It’s easy to imagine that many installers are keen to avoid any callbacks for “house is too cold” just after installation, so err towards bigger heat pumps and higher flow temps. There will be many other installers that aren’t sufficiently trained in design of low temperature systems.

My parents are about to get a heat pump fitted, and went through several surveys and quotes before they got one that seems to be a realistic fit for their property.


If you have not had it fitted yet get another survey or use third party software like heatpunk (free) or heat Engineer (£12 a survey and a bit more complicated) to get a better idea of your actual heat loss.

You can ask the installers to swap it out after if it is incorrectly sized (may involve a lot of discussion) but it is far easier to do the legwork beforehand.


Indeed and that’s how the incentives are now. “House too cold” gets blamed on the installer. “Heating too expensive” gets blamed on heat pumps, thanks to the PR work by Big Oil, or the power suppliers.


Thanks for all the advice. Our property is old and quite cold! The original structure is a solid limestone wall cottage built circa 1890. It has a 1950’s extension on one side and a 2003 extension on the other. The 1950’s section was poorly built & v. cold so we have internally insulated this part with 50mm insulated plasterboard.

To add slightly to the complexity we’re in the middle of adding a single storey extension to the rear - another 36m2 - but will be to current building regs and with wet underfloor heating.

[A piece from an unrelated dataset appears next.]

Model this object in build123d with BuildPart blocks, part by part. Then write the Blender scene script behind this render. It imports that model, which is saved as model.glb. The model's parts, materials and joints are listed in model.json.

Thanks for the Heatpunk recommendation @KnightPhoenix - this is a great tool. It estimates our heat loss to be around 12 kW.

Heat-Box using our current EPC certificate with it’s historical 24,000 kWh / yr heating requirement and taking into account the new internal insulation, improved loft insulation and increased floor area estimates our heat loss to be 12.3 kW.

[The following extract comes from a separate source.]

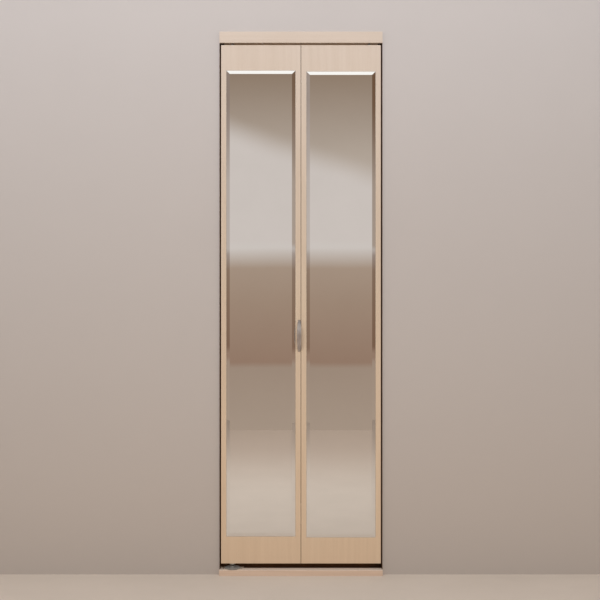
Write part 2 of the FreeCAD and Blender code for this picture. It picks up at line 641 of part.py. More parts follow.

Heat-Box’s tool based on current gas consumption estimates our heat loss to be 10 kW but this doesn’t take into account the enlarged footprint from the extension.

Our installer heat loss survey came up with a figure of 11.2 kW.

Guess it’s a slightly imprecise science but the estimates seem reasonably close around the 11kW mark. Given the margin for error, slight unknown of the new extension and the fact our 14kW Ecodan has already been delivered and is sitting in the garage(!) - do you think it’s reasonable to go with the planned 14kW model?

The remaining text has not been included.